(CAD and scene scripts)
■ ■ ■ ■
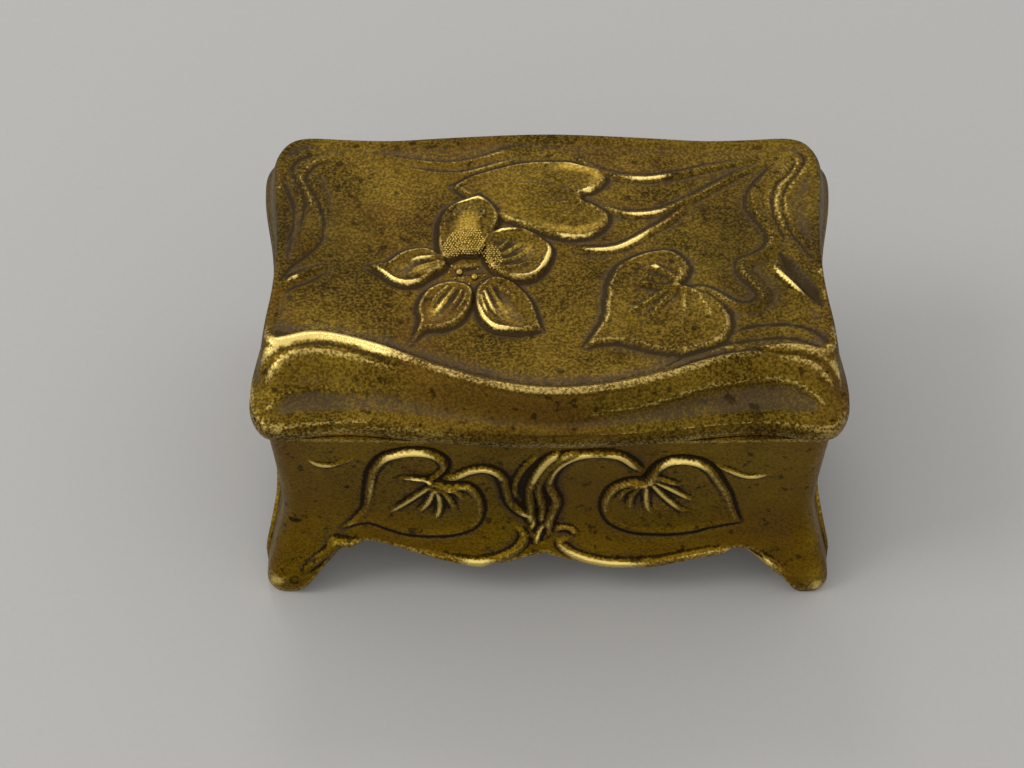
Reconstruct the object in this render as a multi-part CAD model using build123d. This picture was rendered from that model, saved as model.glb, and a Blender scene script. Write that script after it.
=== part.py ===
from build123d import *
import math
import os

# A small cast brass stamp box: a bow-sided body on four flared feet and a hinged lid.
# Lengths are millimetres. X runs along the front from left to right, -Y is the front, Z is up.
# The origin is the centre of the footprint, on the plane that the four toes stand on.

os.makedirs("parts", exist_ok=True)

# Overall sizes
lid_width = 90.0            # over the ears at the four corners
lid_depth = 60.0            # over the bows at the middle of front and back
body_height = 36.0          # from the soles to the joint between body and lid
lid_rise = 10.0             # from that joint to the ridge round the lid's crown
overrun = 1.0               # how far a cutter passes the face that it cuts

# Body casting
ear_overhang = 2.4          # how far the lid's ears stand out past the rim at the sides
bow_overhang = 1.6          # the same for its bows at front and back
front_bow = 0.8             # swell of front and back past their corners
side_bow = 0.3
corner_radius = 2.5
body_wall = 2.0             # at the waist
foot_wall = 2.2             # behind the apron's upper edge
foot_corner = 6.0           # inside corner of the feet, which leaves them thick
foot_flare = 1.9            # how far the toes stand out past the rim
waist_inset = 1.2
# Height share of each level of the wall, with its lean as shares of the flare and of the waist
wall_level_shares = (
    (0, 0.8, 0), (0.04, 1, 0), (0.1, 0.88, 0), (0.18, 0.48, 0), (0.26, 0.13, 0.06),
    (0.34, 0, 0.5), (0.42, 0, 0.9), (0.5, 0, 1), (0.64, 0, 0.84), (0.82, 0, 0.44), (1, 0, 0),
)

# Openings between the feet
foot_setback = 2.6          # from the rim's side in to the inner edge of a foot's sole
arch_height = 11.2          # crown of the highest arch, beside the left foot
side_foot_setback = 3.6     # the same on the short sides
side_arch_height = 9.8
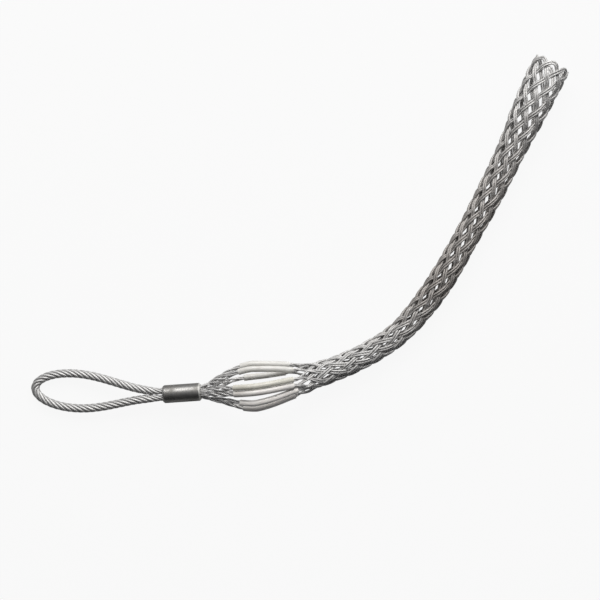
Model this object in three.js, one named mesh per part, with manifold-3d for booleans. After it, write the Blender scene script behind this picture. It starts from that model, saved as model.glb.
■ ■ ■ ■
TASK INSTRUCTIONS:
Every line above should be printed again exactly as it stands.

TASK SOLUTION:
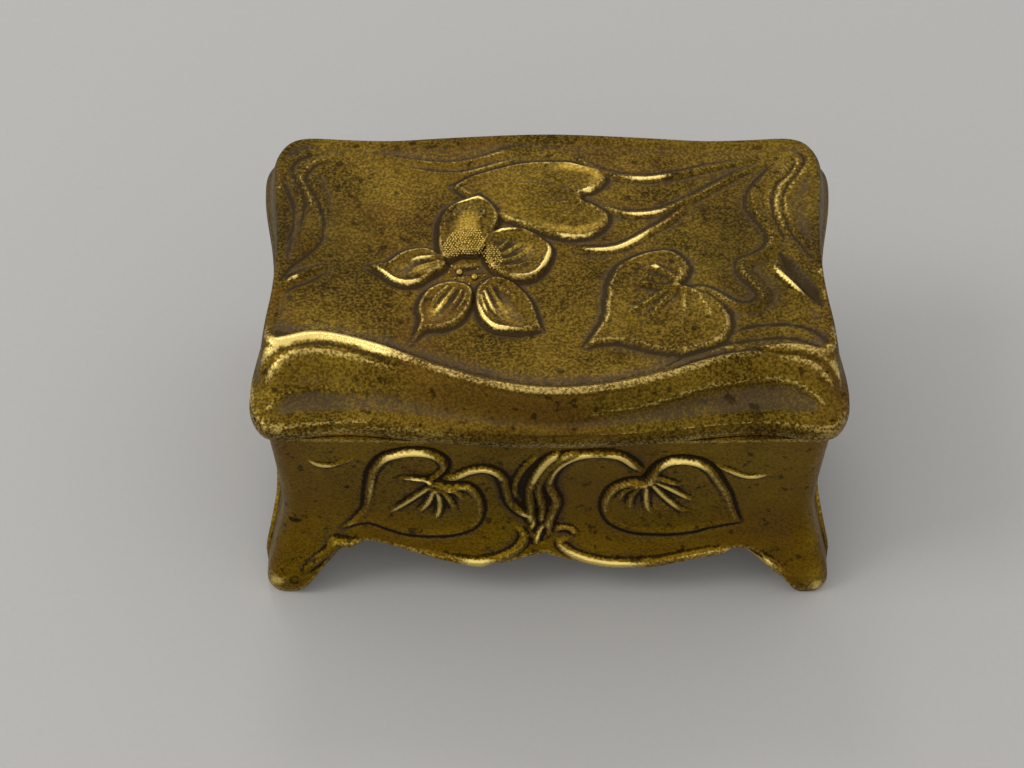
Reconstruct the object in this render as a multi-part CAD model using build123d. This picture was rendered from that model, saved as model.glb, and a Blender scene script. Write that script after it.
=== part.py ===
from build123d import *
import math
import os

# A small cast brass stamp box: a bow-sided body on four flared feet and a hinged lid.
# Lengths are millimetres. X runs along the front from left to right, -Y is the front, Z is up.
# The origin is the centre of the footprint, on the plane that the four toes stand on.

os.makedirs("parts", exist_ok=True)

# Overall sizes
lid_width = 90.0            # over the ears at the four corners
lid_depth = 60.0            # over the bows at the middle of front and back
body_height = 36.0          # from the soles to the joint between body and lid
lid_rise = 10.0             # from that joint to the ridge round the lid's crown
overrun = 1.0               # how far a cutter passes the face that it cuts

# Body casting
ear_overhang = 2.4          # how far the lid's ears stand out past the rim at the sides
bow_overhang = 1.6          # the same for its bows at front and back
front_bow = 0.8             # swell of front and back past their corners
side_bow = 0.3
corner_radius = 2.5
body_wall = 2.0             # at the waist
foot_wall = 2.2             # behind the apron's upper edge
foot_corner = 6.0           # inside corner of the feet, which leaves them thick
foot_flare = 1.9            # how far the toes stand out past the rim
waist_inset = 1.2
# Height share of each level of the wall, with its lean as shares of the flare and of the waist
wall_level_shares = (
    (0, 0.8, 0), (0.04, 1, 0), (0.1, 0.88, 0), (0.18, 0.48, 0), (0.26, 0.13, 0.06),
    (0.34, 0, 0.5), (0.42, 0, 0.9), (0.5, 0, 1), (0.64, 0, 0.84), (0.82, 0, 0.44), (1, 0, 0),
)

# Openings between the feet
foot_setback = 2.6          # from the rim's side in to the inner edge of a foot's sole
arch_height = 11.2          # crown of the highest arch, beside the left foot
side_foot_setback = 3.6     # the same on the short sides
side_arch_height = 9.8
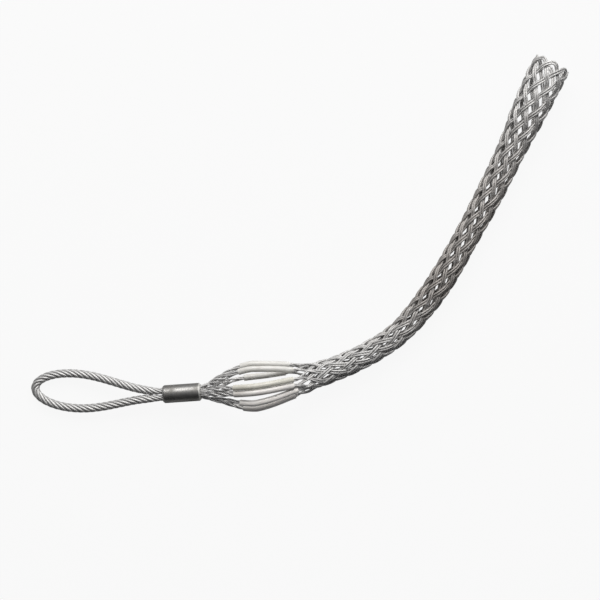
Model this object in three.js, one named mesh per part, with manifold-3d for booleans. After it, write the Blender scene script behind this picture. It starts from that model, saved as model.glb.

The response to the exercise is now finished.